Understanding both placements in a chart can reveal the spectrum between instinctive and deliberate autonomy, between the independence that simply is and the independence that has been consciously built.
Diana also relates to Pallas Athena, who shares the quality of strategic independence but channels it through intellectual combat and political acumen rather than through boundary-setting and connection with the natural world. Where Athena calculates, Diana demarcates. Where Athena navigates existing power structures, Diana establishes her own territory outside them.
Integration and Awareness #
Working with Diana in the chart begins with acknowledging the validity of the need for independence. In cultures that valorize constant availability, collaborative decision-making, and relational embeddedness, individuals with prominent Diana placements may have received the message that their need for space is antisocial, cold, or indicative of an inability to connect. The first step toward integration is recognizing that autonomy is not the opposite of intimacy but a precondition for it.

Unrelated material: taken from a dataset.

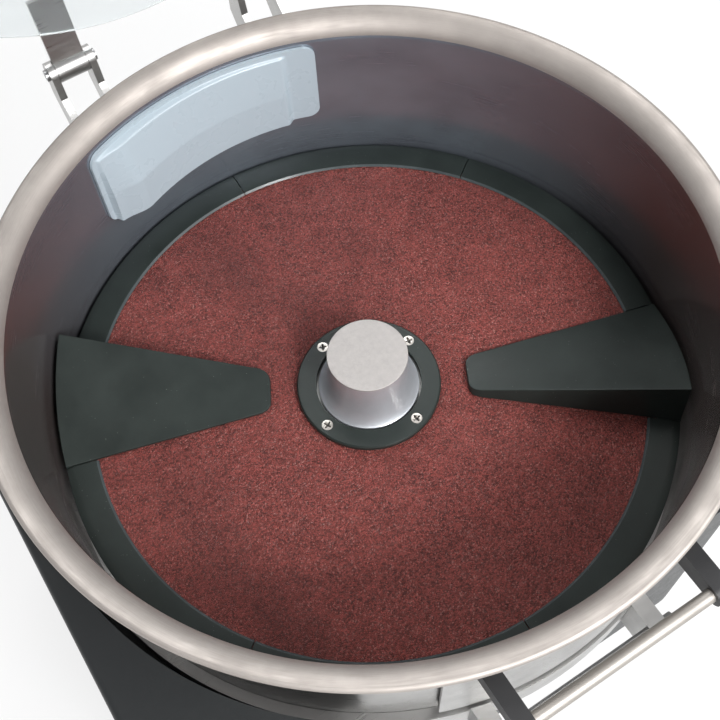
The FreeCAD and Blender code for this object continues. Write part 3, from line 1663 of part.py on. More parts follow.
def door_handle_arms():
    arms = paired("door_handle_arms_blank", door_handle_arm)
    low = "handle_level - arm_height"
    inside = cylinder("arm_inside", "door_outer_radius + fit_gap / 2", low, "2 * arm_height")
    cuts = gather("arm_cuts", [inside, handle_rod("arm_hole", "handle_radius + running_fit")])
    return add(combine("Cut", "door_handle_arms", arms, cuts), "door_handle_arms")


def door_handle_bar():
    return add(handle_rod("door_handle_bar", "handle_radius"), "door_handle_bar")


def door_hinge_pin():
    return add(hinge_rod("door_hinge_pin", "hinge_pin_radius"), "door_hinge_pin")


def door_hinge_ear(label, side):
    left = f"{side} * ear_x - ear_width / 2"
    right = f"{side} * ear_x + ear_width / 2"
    end = rod(label + "_end", "knuckle_radius", left, "ear_width", "X", **DOOR_HINGE)
    low = "pan_bottom + ear_rise"
    height = f"hinge_level + knuckle_radius - ({low})"
    ear = block(label + "_ear", left, right, "hinge_y", "-blank_radius", low, height)
    return combine("Fuse", label, end, ear)


def door_hinge_brackets():
    ears = paired("door_hinge_ears", door_hinge_ear)
    inside = cylinder("ear_inside", "pan_outer_radius + fit_gap / 2", "pan_bottom", "drum_top - pan_bottom")
    cuts = gather("ear_cuts", [inside, hinge_rod("ear_hole", "hinge_pin_radius + press_gap")])
    return add(combine("Cut", "door_hinge_brackets", ears, cuts), "door_hinge_brackets")


def front_hole(label, radius, x, level):
    """A bore through the front of the control housing."""
    return rod(label, radius, "panel_face - margin", "panel_depth + base_wall + 2 * margin", "Y", x, z=level)


def front_holes(label, button_hole, spindle_hole):
    holes = []
    for side in (-1, 1):
        x = f"panel_x + ({side}) * button_offset"
        holes.append(front_hole(f"{label}_{side}", button_hole, x, "button_level"))
    holes.append(front_hole(f"{label}_spindle", spindle_hole, "panel_x", "knob_level"))
    return gather(label, holes)


def control_housing():
    """The housing beside the drum: its inner side follows the drum and its bottom is open to the deck."""
    outside = block(
        "tower_outside",
        "-base_left",
        "-tower_right",
        "-base_front",
        "tower_back",
        "pan_bottom",
        "tower_top - pan_bottom",
        "tower_corner",
    )
    top = value("tower_top")

    def at_top(edge):
        return all(abs(vertex.Point.z - top) < 1e-6 for vertex in edge.Vertexes)

    round_edges(outside, "tower_edge", at_top)
    low = "pan_bottom - margin"
    curved = cylinder("tower_curve", "tower_radius", low, f"tower_top + margin - ({low})")
    shape = combine("Cut", "tower_shape", outside, curved)
    inside = block(
        "tower_inside",
        "base_wall - base_left",
        "-tower_right - base_wall",
        "base_wall - base_front",
        "tower_back - base_wall",
        "pan_bottom - margin",
        "tower_top - pan_bottom + margin - base_wall",
        "tower_corner - base_wall",
    )
    low = "pan_bottom - 2 * margin"
    height = f"tower_top + 2 * margin - ({low})"
    inner_curve = cylinder("tower_inner_curve", "tower_radius + base_wall", low, height)
    space = combine("Cut", "tower_space", inside, inner_curve)
    shell = combine("Cut", "tower_shell", shape, space)
    holes = front_holes("tower_holes", "button_radius + button_gap", "spindle_radius + button_gap")
    return add(combine("Cut", "control_housing", shell, holes), "control_housing")


def control_panel():
    plate = new_body("panel_plate")
    pad(
        plate,
        "XZ_Plane",
        "base_front",
        "panel_depth",
        lambda sketch: rectangle(
            sketch,
            "panel_x - panel_width / 2",
            "panel_x + panel_width / 2",
            "panel_level - panel_height / 2",
            "panel_level + panel_height / 2",
        ),
    )
    holes = front_holes("panel_holes", "button_radius + button_gap", "spindle_radius + button_gap")
    return add(combine("Cut", "control_panel", plate, holes), "control_panel")


def button_bezels():
    rings = []
    wide = "button_radius + bezel_width"
    start = "panel_face - bezel_depth"
    for side in (-1, 1):
        x = f"panel_x + ({side}) * button_offset"
        outer = rod(f"bezel_{side}_outer", wide, start, "bezel_depth", "Y", x, z="button_level")
        inner = front_hole(f"bezel_{side}_inner", "button_radius + button_gap", x, "button_level")
        bind(inner, Placement__Base__y=f"{start} - margin")
        rings.append(combine("Cut", f"bezel_{side}", outer, inner))
    return add(gather("button_bezels", rings), "button_bezels")


def push_button(name, side):
    """A push button: the cap goes through the panel and a collar behind the wall keeps it in."""
    x = f"panel_x + ({side}) * button_offset"
    start = "panel_face - button_proud"
    cap = rod(name + "_cap", "button_radius", start, "button_length", "Y", x, z="button_level")
    start = "base_wall - base_front + body_gap"
    wide = "button_radius + button_collar"
    collar = rod(name + "_collar", wide, start, "button_collar_depth", "Y", x, z="button_level")
    return add(combine("Fuse", name, cap, collar), name)


def switch_blocks():
    """The contact blocks, one behind each button, standing on the base's deck."""
    blocks = []
    start = "switch_start - base_front"
    end = f"{start} + switch_depth"
    height = "button_level + switch_rise - pan_bottom"
    for side in (-1, 1):
        x = f"panel_x + ({side}) * button_offset"
        left = f"{x} - switch_width / 2"
        right = f"{x} + switch_width / 2"
        blocks.append(block(f"switch_{side}", left, right, start, end, "pan_bottom", height))
    return add(gather("switch_blocks", blocks), "switch_blocks")


def process_timer():
    start = "base_wall - base_front"
    left = "panel_x - timer_width / 2"
    right = "panel_x + timer_width / 2"
    low = "knob_level - timer_height / 2"
    box = block("process_timer", left, right, start, f"{start} + timer_depth", low, "timer_height")
    return add(box, "process_timer")


def timer_knob():
    """The knob of the process timer: a skirt, a round grip with a bar across it, and the spindle."""
    back = "panel_face - body_gap"
    where = {"x": "panel_x", "z": "knob_level"}
    front = f"{back} - knob_depth"
    skirt = rod("knob_skirt", "knob_radius", f"{back} - knob_skirt", "knob_skirt", "Y", **where)
    length = "knob_depth - knob_bar_step - margin"
    grip = rod("knob_grip", "knob_radius - knob_grip_inset", f"{front} + knob_bar_step", length, "Y", **where)
    left = "panel_x - knob_bar_width / 2"
    right = "panel_x + knob_bar_width / 2"
    end = f"{back} - knob_skirt + margin"
    handle = block("knob_bar", left, right, front, end, "knob_level - knob_bar_drop", "knob_bar_height")
    length = "panel_depth + base_wall + margin"
    spindle = rod("knob_spindle", "spindle_radius", f"{back} - margin", length, "Y", **where)
    outside = combine("Fuse", "knob_front", combine("Fuse", "knob_round", skirt, grip), handle)
    return add(combine("Fuse", "timer_knob", outside, spindle), "timer_knob")


# The lid's dome from foot to middle: share of its radius, share of its height, share of the wall's lean.
LID_HINGE = {"y": "lid_hinge_y", "z": "lid_hinge_level"}
LID_CURVE = [(1, 0, 0), (0.94, 0.45, 0.7), (0.8, 0.72, 0.4), (0.55, 0.91, 0.2), (0.28, 0.98, 0.1), (0, 1, 0)]


def lid_cover():
    """The clear lid: a flat rim that rests on the drum and a shallow dome."""
    body = new_body("lid_cover")
    under = []
    over = []
    for share, rise, rest in LID_CURVE:
        level = f"lid_level + lid_dome * {rise}"
        under.append((f"dome_radius * {share}", level))
        over.append((f"dome_radius * {share} + lid_wall * {rest}", f"{level} + lid_wall"))
    rim = [("lid_radius", "lid_level"), ("lid_radius", "lid_level + lid_wall")]
    turn(body, rim + over + under[::-1])
    return add(swing(body, "lid_open_angle", "lid_hinge_y", "lid_hinge_level"), "lid_cover")


def lid_arm(label, side):
    left = f"{side} * lid_arm_x - lid_arm_width / 2"
    right = f"{side} * lid_arm_x + lid_arm_width / 2"
    top = "lid_level + lid_wall"
    start = "dome_radius - lid_arm_overlap"
    strap = block(label + "_strap", left, right, start, "lid_hinge_y", top, "lid_arm_depth")
    barrel = rod(label + "_barrel", "lid_barrel_radius", left, "lid_arm_width", "X", **LID_HINGE)
    start = f"({left}) - margin"
    length = "lid_arm_width + 2 * margin"
    bore = rod(label + "_bore", "lid_pin_radius + running_fit", start, length, "X", **LID_HINGE)
    return combine("Cut", label, combine("Fuse", label + "_whole", strap, barrel), bore)


def lid_arms():
    arms = paired("lid_arms", lid_arm)
    return add(swing(arms, "lid_open_angle", "lid_hinge_y", "lid_hinge_level"), "lid_arms")


def lid_handle():
    """A bow handle on the front of the lid's rim."""
    y = "-(dome_radius + lid_handle_radius + lid_handle_gap)"
    foot = "lid_level + lid_wall"
    half = "lid_handle_length / 2"

    def leg(label, side):
        return cylinder(label, "lid_handle_radius", foot, "lid_handle_height", f"{side} * {half}", y)

    legs = paired("lid_handle_legs", leg)
    bar_start = f"-{half} - lid_handle_radius"
    length = "lid_handle_length + 2 * lid_handle_radius"
    level = f"{foot} + lid_handle_height"
    grip = rod("lid_handle_bar", "lid_handle_radius", bar_start, length, "X", y=y, z=level)
    whole = combine("Fuse", "lid_handle", legs, grip)
    return add(swing(whole, "lid_open_angle", "lid_hinge_y", "lid_hinge_level"), "lid_handle")


def lid_bracket(label, side):
    """Two ears joined by a bridge on the drum's back; they go round the flare up to the lid's hinge."""
    inner = "(lid_arm_width / 2 + body_gap)"
    back = "lid_hinge_y + lid_barrel_radius"
    front = "lid_hinge_y - lid_barrel_radius"
    low = "drum_top - lid_ear_drop"
    ledge = f"{low} + lid_ear_foot"
    side_view = [
        ("blank_radius", low),
        ("lid_hinge_y - lid_ear_back", low),
        (back, "drum_top - lid_ear_shoulder"),
        (back, "lid_hinge_level"),
        (front, "lid_hinge_level"),
        (f"{front} - lid_ear_neck", "drum_top - lid_ear_throat"),
        ("lip_radius - lid_ear_reach", ledge),
        ("blank_radius", ledge),
    ]
    ears = []
    starts = (f"{side} * lid_arm_x - {inner} - lid_ear", f"{side} * lid_arm_x + {inner}")
    for number, start in enumerate(starts):
        ear = new_body(f"{label}_ear_{number}")
        pad(ear, "YZ_Plane", start, "lid_ear", lambda sketch: outline(sketch, side_view))
        end = rod(f"{label}_end_{number}", "lid_barrel_radius", start, "lid_ear", "X", **LID_HINGE)
        ears.append(combine("Fuse", f"{label}_{number}", ear, end))
    reach = f"{inner} + lid_ear"
    left = f"{side} * lid_arm_x - {reach}"
    right = f"{side} * lid_arm_x + {reach}"
    bridge_low = f"{low} + 2 * margin"
    height = "lid_ear_foot - 5 * margin"
    bridge = block(
        label + "_bridge", left, right, "blank_radius", "drum_outer_radius + margin", bridge_low, height
    )
    return combine("Fuse", label, combine("Fuse", label + "_pair", ears[0], ears[1]), bridge)


def lid_brackets():
    brackets = paired("lid_bracket_pair", lid_bracket)
    wall = "drum_outer_radius + fit_gap / 2"
    inside = cylinder("bracket_inside", wall, "pan_bottom", "drum_top - pan_bottom")
    reach = "(lid_arm_x + lid_arm_width)"
    hole = rod("bracket_hole", "lid_pin_radius + press_gap", f"-{reach}", f"2 * {reach}", "X", **LID_HINGE)
    cuts = gather("bracket_cuts", [inside, hole])
    return add(combine("Cut", "lid_brackets", brackets, cuts), "lid_brackets")


def lid_hinge_pins():
    half = "(lid_arm_width / 2 + body_gap + lid_ear + lid_pin_end)"

    def pin(label, side):
        start = f"{side} * lid_arm_x - {half}"
        return rod(label, "lid_pin_radius", start, f"2 * {half}", "X", **LID_HINGE)

    return add(paired("lid_hinge_pins", pin), "lid_hinge_pins")


def build():
    disc_plate()
    abrasive_sheet()
    for number in range(1, 2 * int(value("segment_count")) + 1):
        clamp_segment(number)
    ramp(1)
    ramp(2)
    for make in (hub_flange, hub_screws, hub_knob, hub_cap, knob_screw):
        make()
    for make in (drive_shaft, dog_pin, driven_pulley, pulley_bolt, motor_shaft, motor_pulley, drive_belt):
        make()
    bearing("bearing_upper", "upper_bearing")
    bearing("bearing_lower", "lower_bearing")
    for make in (bearing_housing, bearing_bolts, shaft_seal, drum_pan, drum_shell, drum_screws, waste_outlet):
        make()
    for make in (base_housing, base_cover, rubber_feet, cable_gland):
        make()
    for make in (motor_bracket, motor_body, motor_fan_cover):
        make()
    for make in (water_inlet, inlet_nut, water_deflector):
        make()
    for make in (door_panel, door_gasket, door_handle_arms, door_handle_bar):
        make()
    for make in (door_hinge_pin, door_hinge_brackets):
        make()
    for make in (control_housing, control_panel, button_bezels, switch_blocks, process_timer, timer_knob):
        make()
    push_button("start_button", -1)
    push_button("stop_button", 1)
    for make in (lid_cover, lid_arms, lid_handle, lid_brackets, lid_hinge_pins):
        make()


def check():
    """Stop before anything is written if an object or a shape is wrong."""
    for item in doc.Objects:
        if "Invalid" in item.State or "Error" in item.State:
            raise RuntimeError(f"{item.Label}: state {item.State}")
    for name, item in parts:
        if item.Shape.isNull() or not item.Shape.isValid() or not item.Shape.Solids:
            raise RuntimeError(f"{name}: no valid solid")
    for item in doc.Objects:
        if item.TypeId in ("Part::Common", "Part::Cut", "Part::Fuse") and not item.Shape.Solids:
            raise RuntimeError(f"{item.Label}: the boolean leaves nothing")


fill_sheet()
build()
doc.recompute()
check()
os.makedirs("parts", exist_ok=True)
for name, item in parts:
    item.Shape.exportStep(f"parts/{name}.step")
print(len(parts), "sub-parts,", sum(len(item.Shape.Solids) for name, item in parts), "solids")
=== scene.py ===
import math

import bmesh
import bpy
import numpy as np
from mathutils import Matrix, Vector, noise


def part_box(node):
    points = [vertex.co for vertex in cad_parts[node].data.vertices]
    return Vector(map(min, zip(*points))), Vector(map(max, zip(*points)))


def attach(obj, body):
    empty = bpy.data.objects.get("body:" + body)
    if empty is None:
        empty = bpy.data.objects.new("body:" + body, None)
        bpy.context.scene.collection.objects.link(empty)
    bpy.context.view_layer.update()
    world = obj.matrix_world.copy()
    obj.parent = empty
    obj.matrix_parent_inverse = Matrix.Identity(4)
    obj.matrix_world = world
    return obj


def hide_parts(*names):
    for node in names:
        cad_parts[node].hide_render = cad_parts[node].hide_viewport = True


bl_info = {
    "name": "Potato Peeling Machine",
    "version": (1, 0, 0),
    "blender": (4, 5, 0),
    "location": "View3D > Sidebar > Peeler",
    "description": "Dresses a drum peeling machine: abrasive disc, ramps, hub, deflector, lid and controls",
    "category": "Object",
}

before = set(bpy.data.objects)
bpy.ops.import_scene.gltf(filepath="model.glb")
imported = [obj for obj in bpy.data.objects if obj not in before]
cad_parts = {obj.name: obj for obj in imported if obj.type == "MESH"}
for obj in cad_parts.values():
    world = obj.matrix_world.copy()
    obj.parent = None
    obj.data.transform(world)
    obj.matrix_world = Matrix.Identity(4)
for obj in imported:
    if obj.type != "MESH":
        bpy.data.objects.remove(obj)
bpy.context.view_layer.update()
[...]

Practically, this means building structures that honor the need for personal space without requiring total withdrawal. It means communicating boundaries clearly and early rather than enforcing them through sudden disappearances. It means finding or creating environments – professional, residential, recreational – that offer genuine contact with the unmanaged world, whether that takes the form of a wilderness practice, a garden, or simply a room of one’s own.
The mature Diana individual often becomes someone whose independence is experienced by others not as a rejection but as an invitation – a demonstration that it is possible to be fully oneself while remaining genuinely available to connection, that boundaries can be a form of generosity, and that the wildest parts of who we are deserve not suppression but room to move.